EXERCISE PROMPT: Gather up every line from the entries below that uses the word "axis".

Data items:

□ □ □

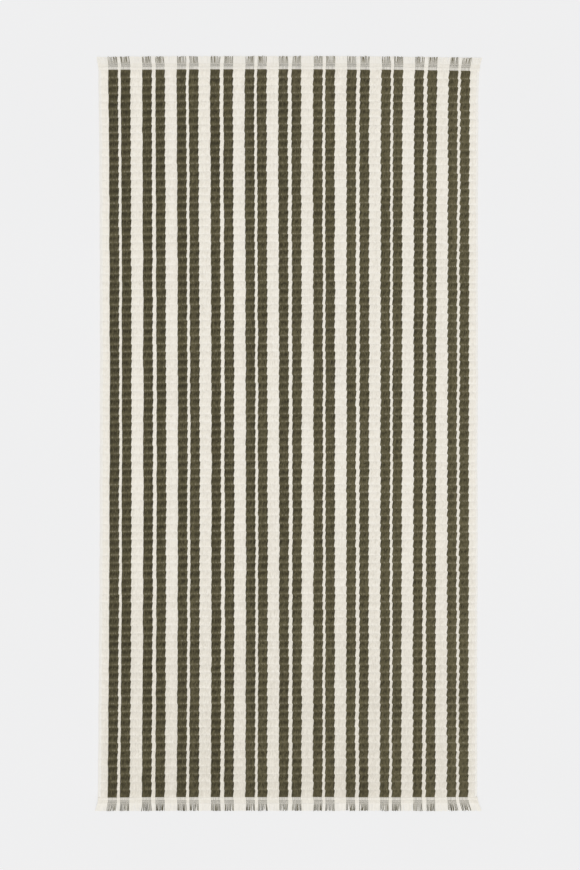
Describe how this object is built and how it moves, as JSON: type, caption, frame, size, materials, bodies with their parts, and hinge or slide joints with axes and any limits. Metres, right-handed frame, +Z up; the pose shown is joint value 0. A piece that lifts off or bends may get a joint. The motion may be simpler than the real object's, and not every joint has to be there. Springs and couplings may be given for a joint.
{
  "type": "bath mat",
  "caption": "Flat-woven striped cotton bath mat with a ribbed weave, plain-woven headings and a short cut fringe at both ends.",
  "frame": {"origin": "on the floor, under the middle of the mat", "axes": "+X across the mat, +Y along its length, +Z up out of its face"},
  "size_m": [0.6088, 1.2, 0.007],
  "materials": {
    "green_warp": "matt dark olive cotton",
    "cream_warp": "matt cream cotton",
    "cream_back": "matt cream cotton with fine olive lines",
    "weft_cotton": "matt natural cotton cord",
    "mixed_warp": "cream and olive cotton side by side"
  },
  "bodies": {
    "root": {"back_warp": "cream_back", "cream_01": "cream_warp", "cream_02": "cream_warp", "cream_03": "cream_warp", "cream_04": "cream_warp", "cream_05": "cream_warp", "cream_06": "cream_warp", "cream_07": "cream_warp", "cream_08": "cream_warp", "cream_09": "cream_warp", "cream_10": "cream_warp", "cream_11": "cream_warp", "cream_12": "cream_warp", "cream_13": "cream_warp", "cream_14": "cream_warp", "cream_15": "cream_warp", "cream_16": "cream_warp", "cream_17": "cream_warp", "cream_18": "cream_warp", "cream_19": "cream_warp", "cream_20": "cream_warp", "cream_21": "cream_warp", "cream_22": "cream_warp", "cream_23": "cream_warp", "end_rib_far": "cream_warp", "end_rib_near": "cream_warp", "fringe_far": "mixed_warp", "fringe_near": "mixed_warp", "green_01": "green_warp", "green_02": "green_warp", "green_03": "green_warp", "green_04": "green_warp", "green_05": "green_warp", "green_06": "green_warp", "green_07": "green_warp", "green_08": "green_warp", "green_09": "green_warp", "green_10": "green_warp", "green_11": "green_warp", "green_12": "green_warp", "green_13": "green_warp", "green_14": "green_warp", "green_15": "green_warp", "green_16": "green_warp", "green_17": "green_warp", "green_18": "green_warp", "green_19": "green_warp", "green_20": "green_warp", "green_21": "green_warp", "green_22": "green_warp", "heading_far": "mixed_warp", "heading_near": "mixed_warp", "selvedge_left": "cream_warp", "selvedge_right": "cream_warp", "weft_cord": "weft_cotton"}
  },
  "joints": []
}
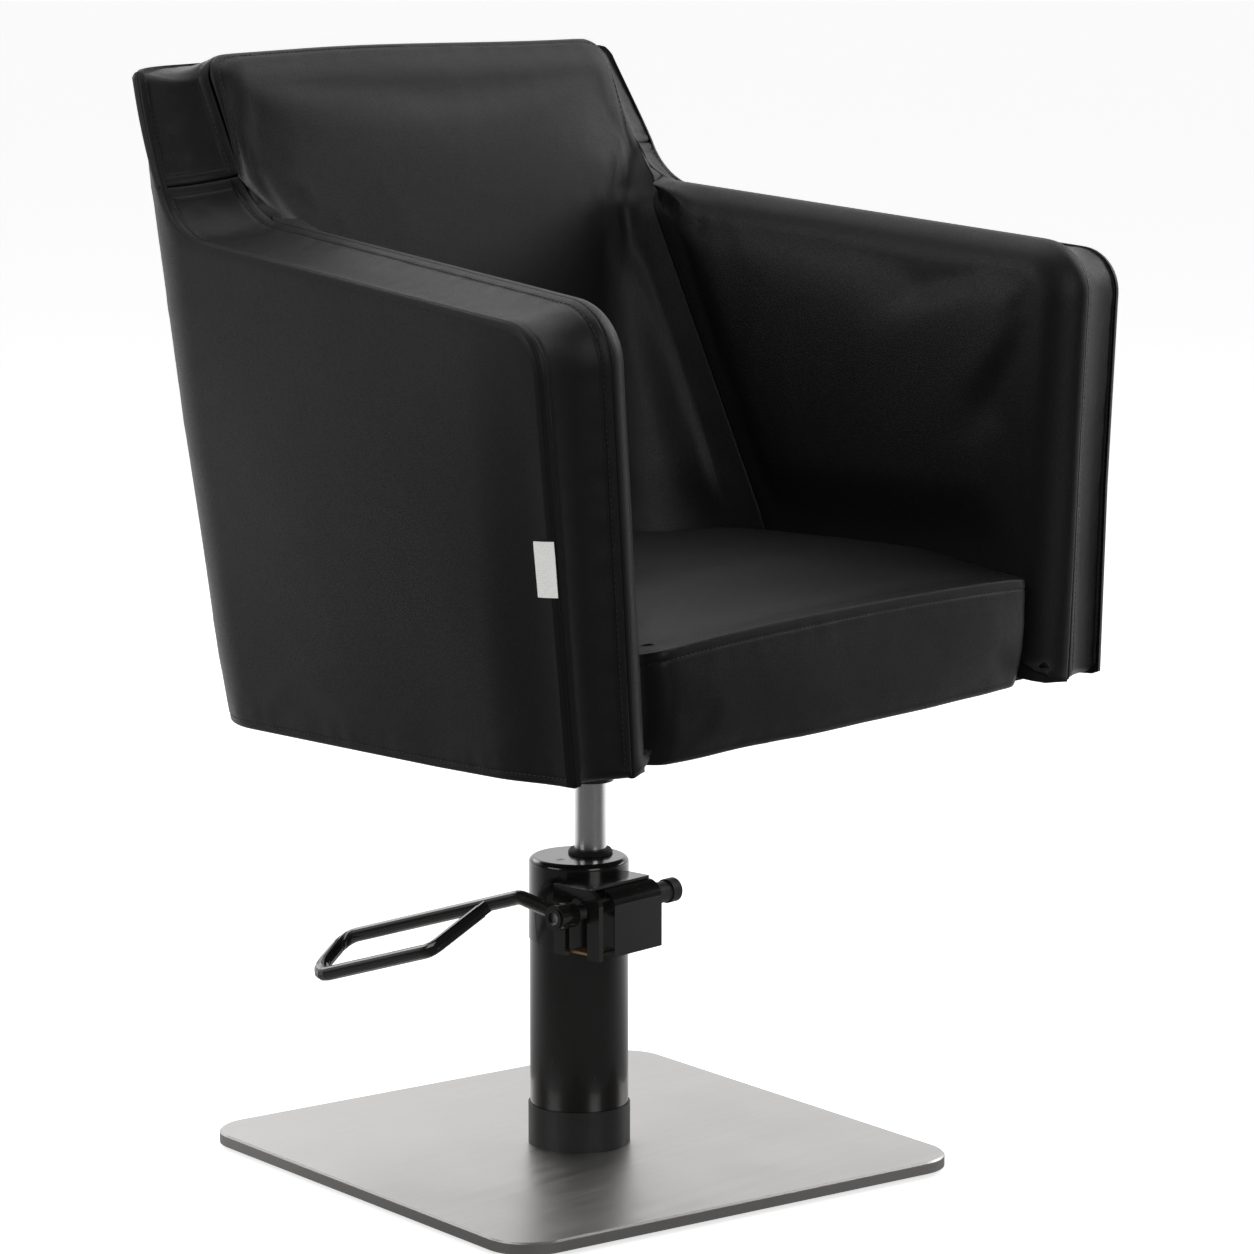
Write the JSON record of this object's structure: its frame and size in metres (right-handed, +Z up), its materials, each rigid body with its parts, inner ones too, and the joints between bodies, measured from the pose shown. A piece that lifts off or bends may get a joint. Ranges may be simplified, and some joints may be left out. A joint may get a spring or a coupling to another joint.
{
  "type": "salon styling chair",
  "caption": "Upholstered tub seat with stepped back and padded arms, turning on a hydraulic lift column with a looped foot lever and a square flat base plate",
  "frame": {"origin": "on the floor, on the axis of the lift rod about which the seat turns", "axes": "+Z up along the rod, -Y the way the seat faces, +X to the left of a person sitting in the chair"},
  "size_m": [0.7056, 0.5522, 0.917],
  "materials": {
    "leatherette": "black grained leatherette with a soft sheen",
    "cover_cloth": "thin black non-woven cloth",
    "tag_cloth": "blank white woven tape",
    "stainless": "fine satin brushed",
    "chrome": "hard chromed and ground rod",
    "gloss_black": "gloss black powder coat",
    "matt_black": "matt black powder coat",
    "black_plastic": "moulded, lightly textured",
    "black_rubber": "smooth moulded",
    "zinc_steel": "zinc plated, machined",
    "bronze": "turned bronze and yellow plating",
    "plywood": "raw plywood"
  },
  "bodies": {
    "stand": {"base_plate": "stainless", "base_glides": "black_plastic", "glide_screws": "zinc_steel", "flange_bolts": "zinc_steel", "foot_ring": "matt_black", "reservoir_tube": "gloss_black", "inner_cylinder": "zinc_steel", "pump_cap": "gloss_black", "guide_bush": "bronze", "rod_collar": "black_rubber", "cap_plug": "zinc_steel", "bearing_block": "gloss_black", "block_screws": "zinc_steel", "lever_bracket": "gloss_black", "lever_housing": "gloss_black", "stop_plate": "bronze", "return_spring": "zinc_steel"},
    "lift": {"lift_piston": "zinc_steel", "piston_seal": "black_rubber", "thrust_bearing": "zinc_steel"},
    "seat": {"lift_rod": "chrome", "rod_socket": "gloss_black", "socket_clamp": "gloss_black", "clamp_screw": "zinc_steel", "seat_plate": "matt_black", "seat_plate_bolts": "zinc_steel", "seat_board": "plywood", "bottom_cover": "cover_cloth", "arm_frame_left": "plywood", "arm_frame_right": "plywood", "back_frame": "plywood", "frame_bolts": "zinc_steel", "seat_cushion": "leatherette", "arm_pad_left": "leatherette", "arm_pad_right": "leatherette", "back_pad": "leatherette", "arm_border_left": "leatherette", "arm_border_right": "leatherette", "back_border": "leatherette", "side_panel_left": "leatherette", "side_panel_right": "leatherette", "back_panel": "leatherette", "seam_tag": "tag_cloth"},
    "lever": {"lever_shaft": "zinc_steel", "lever_cam": "zinc_steel", "foot_lever": "gloss_black", "lever_hub": "gloss_black", "hub_screw": "zinc_steel", "shaft_end_cap": "black_plastic"},
    "plunger": {"pump_plunger": "zinc_steel"}
  },
  "joints": [
    {"name": "seat_lift", "type": "slide", "parent": "stand", "child": "lift", "axis": [0, 0, 1], "range_m": [-0.055, 0.085]},
    {"name": "seat_swivel", "type": "hinge", "parent": "lift", "child": "seat", "pos_m": [0, 0, 0.39], "axis": [0, 0, 1], "continuous": true},
    {"name": "lever_hinge", "type": "hinge", "parent": "stand", "child": "lever", "pos_m": [-0.088, -0.05, 0.224], "axis": [-1, 0, 0], "range_deg": [0, 22], "stiffness_Nm_per_rad": 6, "springref_deg": -20.05},
    {"name": "plunger_slide", "type": "slide", "parent": "stand", "child": "plunger", "axis": [0, 1, 0], "range_m": [0, 0.0052]}
  ],
  "couplings": [
    {"joint": "plunger_slide", "follows": "lever_hinge", "m_per_rad": 0.013}
  ]
}
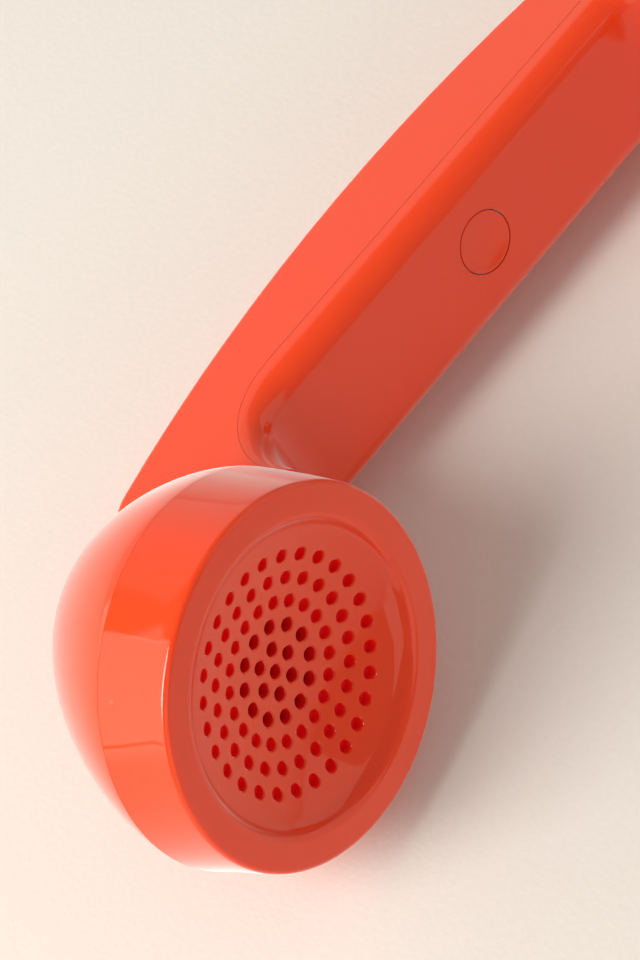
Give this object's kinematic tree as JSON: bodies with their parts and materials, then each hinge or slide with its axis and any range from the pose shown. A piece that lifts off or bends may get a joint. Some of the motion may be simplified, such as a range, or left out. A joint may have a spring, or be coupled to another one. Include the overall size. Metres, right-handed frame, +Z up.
{
  "type": "telephone handset",
  "caption": "Glossy orange-red telephone handset with round dished and drilled caps, a curved grip and a round call button, lying on its side.",
  "frame": {"origin": "on the surface it lies on, under the middle of the object's bounding box", "axes": "+X along the grip from the earpiece to the mouthpiece, +Z up, the caps face towards -Y and a little up"},
  "size_m": [0.2246, 0.068, 0.0604],
  "materials": {
    "orange_red_plastic": "polished",
    "black_plastic": "satin moulded",
    "board_laminate": "printed circuit laminate",
    "felt": "thin felt",
    "paper": "pressed paper",
    "black_rubber": "soft moulded",
    "zinc_steel": "zinc plated",
    "bare_steel": "plain",
    "pressed_steel": "pressed sheet",
    "capsule_can": "drawn can",
    "copper": "enamelled winding"
  },
  "bodies": {
    "handset": {"handle_shell": "orange_red_plastic", "grip_cover": "orange_red_plastic", "tact_switch": "black_plastic", "button_board": "board_laminate", "board_screws": "zinc_steel", "ballast_bar_ear": "bare_steel", "ballast_bar_mouth": "bare_steel", "ballast_screws": "zinc_steel", "earpiece_cap": "orange_red_plastic", "earpiece_screen": "felt", "speaker_gasket": "black_rubber", "speaker_frame": "pressed_steel", "speaker_cone": "paper", "voice_coil": "copper", "speaker_yoke": "zinc_steel", "speaker_magnet": "bare_steel", "pole_plate": "bare_steel", "speaker_retainer": "black_plastic", "speaker_screws": "zinc_steel", "mouthpiece_cap": "orange_red_plastic", "mouthpiece_screen": "felt", "microphone_capsule": "capsule_can", "microphone_boot": "black_rubber", "microphone_holder": "black_plastic", "microphone_retainer": "black_plastic", "microphone_screws": "zinc_steel", "cord_grommet": "black_rubber"},
    "button": {"call_button": "orange_red_plastic", "switch_plunger": "black_plastic"}
  },
  "joints": [
    {"name": "call_button_press", "type": "slide", "parent": "handset", "child": "button", "axis": [0, 0.9138, -0.4062], "range_m": [0, 0.0005], "stiffness_N_per_m": 800, "springref_m": -0.001}
  ]
}
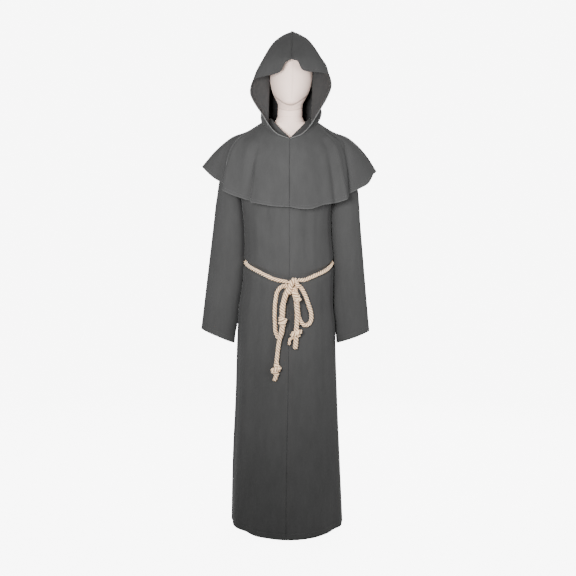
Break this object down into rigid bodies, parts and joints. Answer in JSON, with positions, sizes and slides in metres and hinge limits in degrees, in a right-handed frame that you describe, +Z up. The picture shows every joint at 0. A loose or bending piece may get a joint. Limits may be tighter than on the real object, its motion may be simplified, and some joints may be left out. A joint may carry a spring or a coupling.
{
  "type": "monk robe costume on a limbless dress form",
  "caption": "Monk's costume: full-length plain robe with straight sleeves, hooded shoulder cape and rope belt tied in a bow, set on a limbless dress form with a round foot.",
  "frame": {"origin": "middle of the underside of the stand's round foot, on the floor", "axes": "+Z up, -Y out of the costume's front, +X towards the wearer's left"},
  "size_m": [0.6118, 0.3981, 1.7464],
  "materials": {
    "grey_felt": "matte brushed polyester, dark grey",
    "cotton_rope": "three-strand twisted cotton, cream",
    "form_cover": "smooth stretched jersey, off-white",
    "stand_steel": "satin dark grey paint"
  },
  "bodies": {
    "root": {"cape_left": "grey_felt", "cape_right": "grey_felt", "hood_left": "grey_felt", "hood_right": "grey_felt", "robe_back": "grey_felt", "robe_front_left": "grey_felt", "robe_front_right": "grey_felt", "sleeve_left_above_elbow": "grey_felt", "sleeve_left_below_elbow": "grey_felt", "sleeve_right_above_elbow": "grey_felt", "sleeve_right_below_elbow": "grey_felt", "bow_knot": "cotton_rope", "knot_left_end": "cotton_rope", "knot_left_middle": "cotton_rope", "knot_right_end": "cotton_rope", "knot_right_middle": "cotton_rope", "rope_end_left_lower": "cotton_rope", "rope_end_left_upper": "cotton_rope", "rope_end_right_lower": "cotton_rope", "rope_end_right_upper": "cotton_rope", "rope_loop_left": "cotton_rope", "rope_loop_right": "cotton_rope", "rope_waist": "cotton_rope", "tail_left": "cotton_rope", "tail_left_side": "cotton_rope", "tail_right": "cotton_rope", "form_head": "form_cover", "form_torso": "form_cover", "stand_foot": "stand_steel", "stand_pole": "stand_steel"}
  },
  "joints": []
}
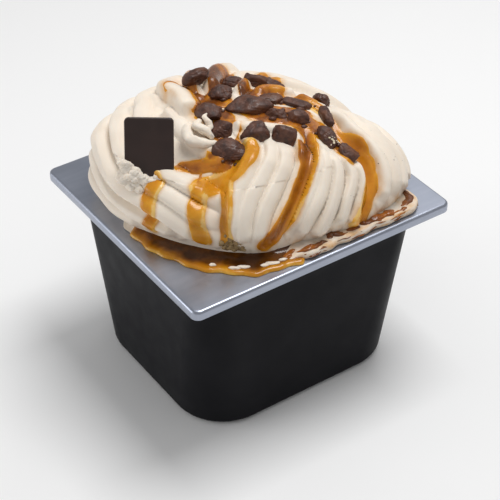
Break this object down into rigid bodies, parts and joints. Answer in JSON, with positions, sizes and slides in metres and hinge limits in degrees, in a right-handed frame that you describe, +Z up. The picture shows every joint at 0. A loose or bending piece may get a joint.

□ □ □

FULL RESPONSE:
  "frame": {"origin": "on the floor, on the axis of the lift rod about which the seat turns", "axes": "+Z up along the rod, -Y the way the seat faces, +X to the left of a person sitting in the chair"},
    {"name": "seat_lift", "type": "slide", "parent": "stand", "child": "lift", "axis": [0, 0, 1], "range_m": [-0.055, 0.085]},
    {"name": "seat_swivel", "type": "hinge", "parent": "lift", "child": "seat", "pos_m": [0, 0, 0.39], "axis": [0, 0, 1], "continuous": true},
    {"name": "lever_hinge", "type": "hinge", "parent": "stand", "child": "lever", "pos_m": [-0.088, -0.05, 0.224], "axis": [-1, 0, 0], "range_deg": [0, 22], "stiffness_Nm_per_rad": 6, "springref_deg": -20.05},
    {"name": "plunger_slide", "type": "slide", "parent": "stand", "child": "plunger", "axis": [0, 1, 0], "range_m": [0, 0.0052]}
Give this object's kinematic tree as JSON: bodies with their parts and materials, then each hinge or slide with its axis and any range from the pose shown. A piece that lifts off or bends may get a joint. Some of the motion may be simplified, such as a range, or left out. A joint may have a spring, or be coupled to another one. Include the overall size. Metres, right-handed frame, +Z up.
    {"name": "call_button_press", "type": "slide", "parent": "handset", "child": "button", "axis": [0, 0.9138, -0.4062], "range_m": [0, 0.0005], "stiffness_N_per_m": 800, "springref_m": -0.001}